Objectively, he was probably one of the most gorgeous men on staff at FCGH—with the unusual gray eyes and the caramel hair and the perfect smile. Not to mention the hard, toned body that looked damned good in a white coat.

Him, Rafe, Virat, and Cage eclipsed every other man in the building. There was no way she’d ever deny that.

There was something about his gray eyes now that was so different than it had been before. Before the evil pharmacy tech had gotten her hands on him. Back then, he’d been an arrogant jerk. He’d defined everything Izzie had hated about male physicians.

He seemed so different now.

Mostly with Nikkie Jean. Izzie didn’t think he was attracted to her friend. Not at all. Maybe at Ariella’s wedding he had been—back before the storm had struck—but now, he was almost brotherly where Nikkie Jean was concerned.

That had Izzie softening toward him, too. Nikkie Jean deserved people to love her and want to take care of her more than anyone Izzie had ever known. Nikkie Jean had met him before the pharmacy tech had wrought her destruction on him—Nikkie Jean said that woman had broken a part of Allen. A part he had yet to repair.

That had made Nikkie Jean, who usually feared male physicians from the top of her head to the bottom of her toes, almost protective of Allen.

Nikkie Jean said he had changed for the better.

He did seem to hover over Nikkie Jean whenever Caine wasn’t around. All strong and protective.

There was still speculation around the hospital because of how Allen seemed so close to Nikkie Jean.

Nikkie Jean said the rumormongers could go stick it up their noses. She was adopting Allen as her big brother, no matter what.

“Well, thanks again,” Izzie said, feeling beyond awkward.

“Maybe, Nurse Izzie, in another lifetime you and I were good friends. That’s why karma or fate keep putting us in the circumstances.”

“Do you believe that?” She fell into step next to him.

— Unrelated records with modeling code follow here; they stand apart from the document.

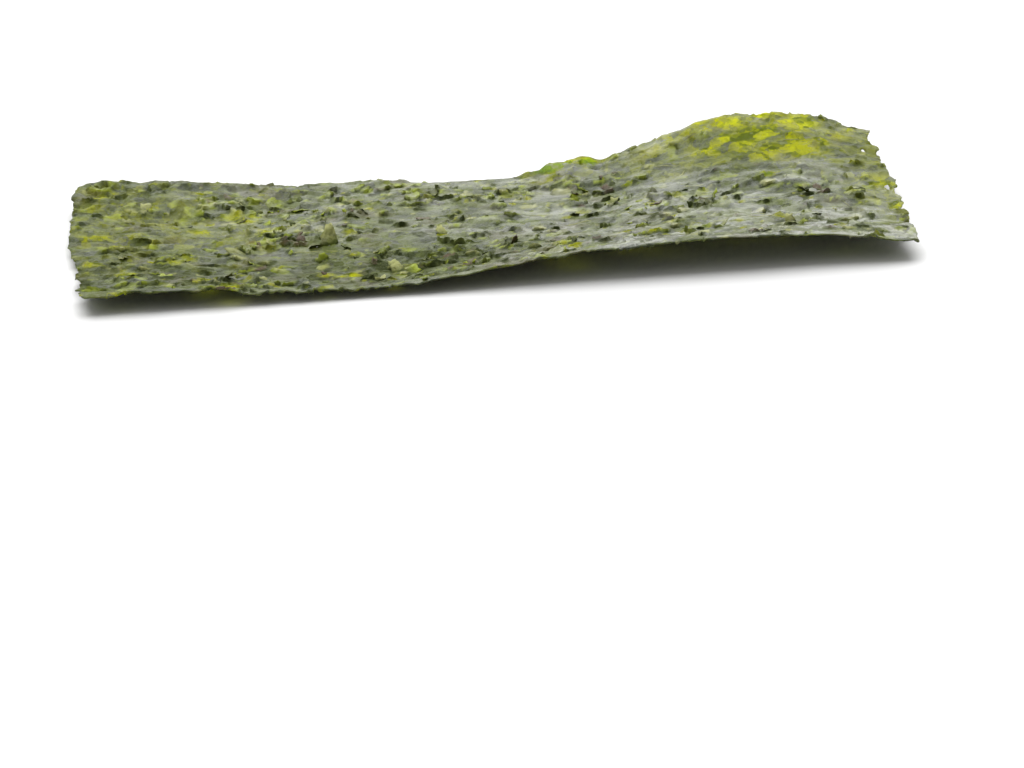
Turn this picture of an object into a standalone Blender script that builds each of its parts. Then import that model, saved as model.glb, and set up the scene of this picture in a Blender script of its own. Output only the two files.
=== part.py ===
"""A sheet of roasted seaweed: one thin, crisp rectangle that has buckled in the heat.

Metres, +Z up. +X runs along the long edges, +Y from the front long edge to the back one.
The origin is under the middle of the sheet's box, on the surface that it lies on.
"""

import math
import random

import bmesh
import bpy
from mathutils import Vector, noise

# Driving dimensions
LENGTH = 0.0943
WIDTH = 0.045
THICKNESS = 0.00028

# How high the middle of the film lies above the surface, less half its thickness, at even steps
# along the length from the left end to the right end. A value under zero is a stretch that lies flat.
FRONT_LIFT = (0.0022, 0.0025, 0.0015, 0.0015, 0.0032, 0.0042, 0.0044, 0.0040, 0.0026)
INNER_FRONT_LIFT = (0.0014, 0.0006, -0.0004, -0.0006, 0.0003, 0.0014, 0.0021, 0.0024, 0.0019)
INNER_BACK_LIFT = (0.0018, 0.0006, -0.0005, -0.0011, -0.0011, 0.0001, 0.0019, 0.0032, 0.0023)
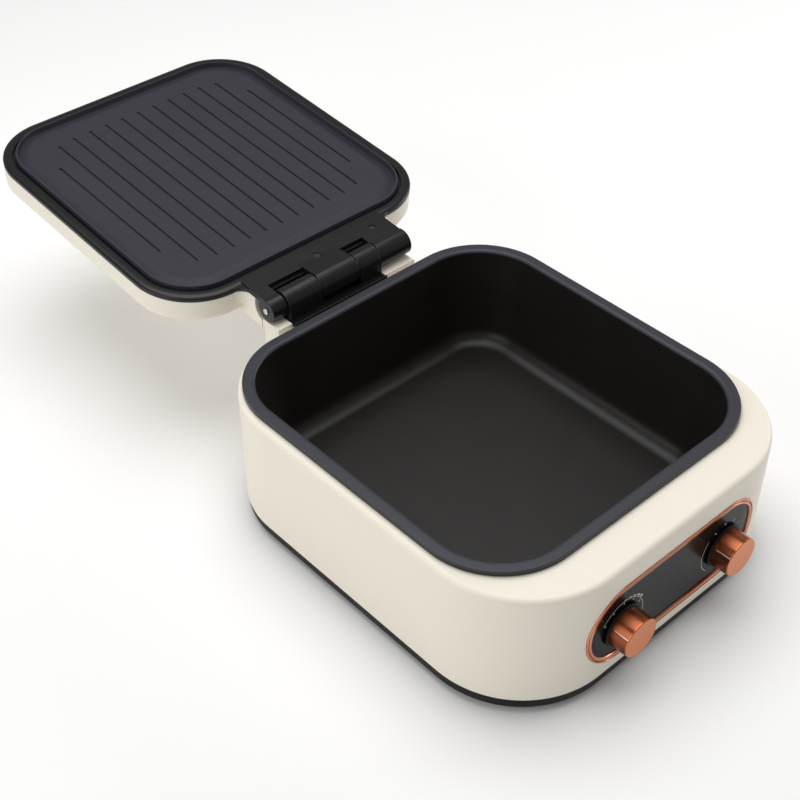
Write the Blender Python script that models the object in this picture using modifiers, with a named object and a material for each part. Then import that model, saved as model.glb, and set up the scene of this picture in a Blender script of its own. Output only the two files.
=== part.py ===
"""Hot pot and grill combo: a square electric pot whose lid swings back flat and works as a grill.

Metres, +Z up. The feet stand on z = 0, the knobs face -Y and the hinge is at the back, +Y.
The lid is modelled closed over the pot and then swung back about the hinge pin to its open rest pose.
"""
import math
from collections import namedtuple

import bmesh
import bpy
from mathutils import Matrix, Vector

# Fits shared by every piece
GAP = 0.0003
OVERRUN = 0.002
CORNER_STEPS = 8
ARC_STEPS = 4
ROUND_STEPS = 24
SMALL_STEPS = 12
MERGE_DISTANCE = 0.00001
SMOOTH_ANGLE = math.radians(35)

# Inner pot, with its centre as the reference for every place along Y
RIM_HALF_WIDTH = 0.132
RIM_HALF_DEPTH = 0.139
RIM_CORNER = 0.058
RIM_LIP = 0.009
RIM_THICKNESS = 0.004
RIM_EDGE = 0.0008
RIM_ROUND = 0.003
RIM_DROP = 0.002
POT_DEPTH = 0.075
POT_WALL = 0.0025
POT_CLEARANCE = 0.0008
POT_DRAFT = 0.010
POT_FOOT_RADIUS = 0.016

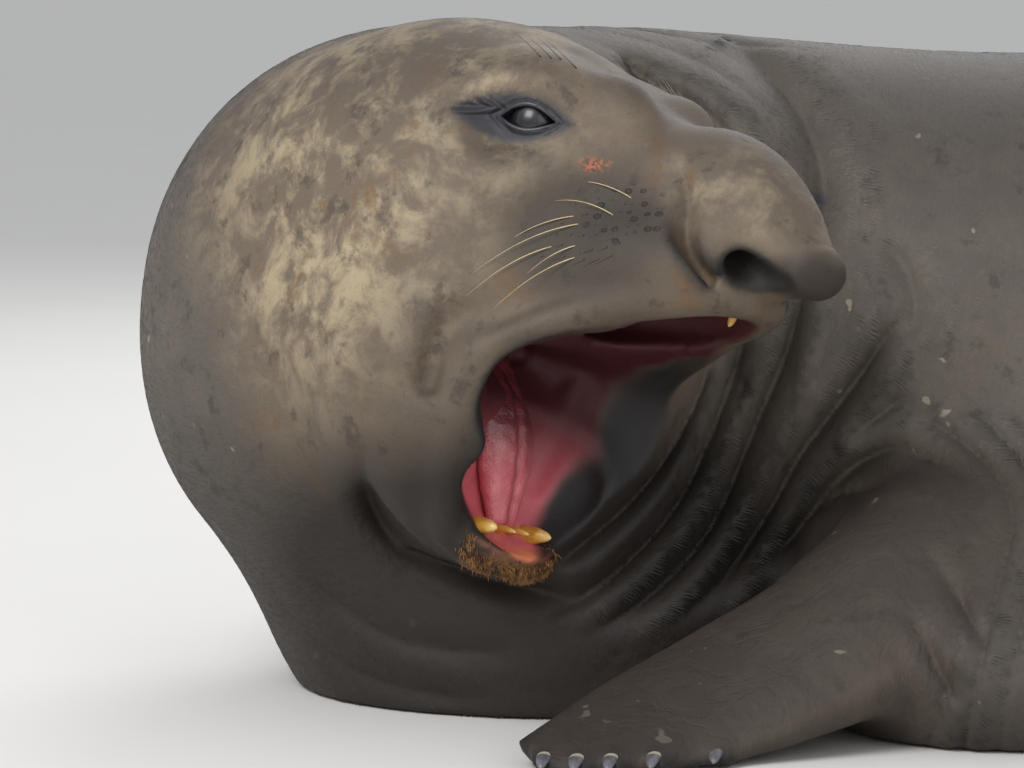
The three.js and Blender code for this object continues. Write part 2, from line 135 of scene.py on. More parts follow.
def ellipsoid(points, centre, radii):
    offset = points - centre
    near = np.linalg.norm(offset / radii, axis=1)
    slope = np.linalg.norm(offset / radii**2, axis=1)
    return near * (near - 1) / np.maximum(slope, FLATTEST)


def through(rows, count):
    """A smooth curve through the rows of a table, as count rows."""
    last = len(rows) - 1
    t = np.linspace(0, last, count)
    i = np.clip(t.astype(int), 0, last - 1)
    f = (t - i)[:, None]
    padded = np.vstack([2 * rows[0] - rows[1], rows, 2 * rows[-1] - rows[-2]])
    a, b, c, d = (padded[i + k] for k in range(4))
    square = (2 * a - 5 * b + 4 * c - d) * f**2
    cube = (3 * b - a - 3 * c + d) * f**3
    return 0.5 * (2 * b + (c - a) * f + square + cube)


class Limb:
    """A fleshy tube through sections of x, y, z, half width and half height."""

    REACH = 0.13  # further off than this a limb blends with nothing
    FAR = 1.0  # the distance that is given there
    CORE = 0.3  # nearer the middle line than this share of the size the distance falls in proportion

    def __init__(self, sections, up=(0, 0, 1), power=2.0, steps=6):
        rows = through(mm(sections), (len(sections) - 1) * steps + 1)
        self.centre = rows[:, :3]
        self.size = rows[:, 3:5]
        self.power = power
        self.along = unit(np.gradient(self.centre, axis=0))
        self.side = unit(np.cross(up, self.along))
        self.top = np.cross(self.along, self.side)
        self.step = np.diff(self.centre, axis=0)
        self.length = np.linalg.norm(self.step, axis=1)
        self.start = np.concatenate([[0], np.cumsum(self.length)])
        spread = self.size.max() + self.REACH
        self.low = self.centre.min(0) - spread
        self.high = self.centre.max(0) + spread

    def nearest(self, points):
        """How far along each point is, its place sideways, upwards and past the ends, and the size there."""
        rise = points @ self.step.T - (self.centre[:-1] * self.step).sum(1)
        t = np.clip(rise / self.length**2, 0, 1)
        gap = -2 * points @ self.centre[:-1].T + (self.centre[:-1] ** 2).sum(1)
        gap += t * (t * self.length**2 - 2 * rise)
        i = gap.argmin(1)
        t = t[np.arange(len(i)), i][:, None]

        def here(rows):
            return rows[i] * (1 - t) + rows[i + 1] * t

        offset = points - here(self.centre)
        size = here(self.size)
        place = np.stack([(offset * here(axis)).sum(1) for axis in (self.side, self.top, self.along)], 1)
        radii = np.column_stack([size, size.min(1)])
        return self.start[i] + t[:, 0] * self.length[i], place, radii

    def direction(self, points):
        """The way that the limb runs beside each point."""
        at = self.nearest(points)[0]
        return np.stack([np.interp(at, self.start, self.along[:, axis]) for axis in range(3)], 1)

    def near(self, points):
        return ((points > self.low) & (points < self.high)).all(1)

    def distance(self, points):
        far = np.full(len(points), self.FAR)
        near = self.near(points)
        if near.any():
            _, place, radii = self.nearest(points[near])
            k = (np.abs(place / radii) ** self.power).sum(1) ** (1 / self.power)
            slope = np.linalg.norm(place / radii**2, axis=1)
            far[near] = (k - 1) * np.maximum(k, self.CORE) / np.maximum(slope, FLATTEST)
        return far


# The body, as in the CAD solids
TRUNK = Limb([
    [-83, 360, 428, 352, 356],
    [170, 500, 400, 355, 376],
    [560, 540, 352, 412, 396],
    [1050, 610, 342, 465, 408],
    [1550, 720, 335, 472, 400],
    [2100, 820, 292, 402, 342],
    [2600, 870, 215, 292, 245],
    [3000, 870, 146, 192, 160],
    [3280, 830, 100, 108, 92],
], power=2.15)
CHEST = mm([[55, 360, 110], [342, 300, 260]])
SHOULDER = mm([[640, 190, 120], [280, 245, 200]])
UPPER_ARM = mm([[565, 74, 75], [240, 225, 140]])
MIDLINE = (0.393, 0.19)  # of the chest from above: y at x = 0, and its slope


def across(x, y):
    """The same place on the body's other side."""
    return 2 * (MIDLINE[0] + MIDLINE[1] * x) - y


FLIPPER_UP = (0.06, -0.3, 0.92)  # of the left one


def fore_limb(sections, way):
    placed = [[x, y if way > 0 else 1000 * across(x / 1000, y / 1000), *rest] for x, y, *rest in sections]
    return Limb(placed, up=(FLIPPER_UP[0], way * FLIPPER_UP[1], FLIPPER_UP[2]), steps=3)


def digit(wrist, tip, way):
    """The low ridge of a finger, from the wrist to the root of its claw."""
    middle_at = 0.5 * np.array(wrist) + 500 * (tip + CLAW_ROOT)
    end = 1000 * (tip + CLAW_ROOT * [1, 0.8, 0.3])
    return fore_limb([[*place, *size] for place, size in zip((wrist, middle_at, end), DIGIT_SIZES)], way)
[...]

“Do I believe in other lifetimes or fate? I’m not so certain what I believe anymore,” he said quietly. “But in recent times, I’ve had a lot of time to think about it. I’ve had to tell myself that maybe everything does happen for a reason. Why else has all of this happened to people around us lately? To you? Nikkie Jean? Annie? I just don’t know.”

Izzie couldn’t think of an answer.

She heard an echoing confusion in his words, too.

A confusion she still hadn’t figured out even hours later.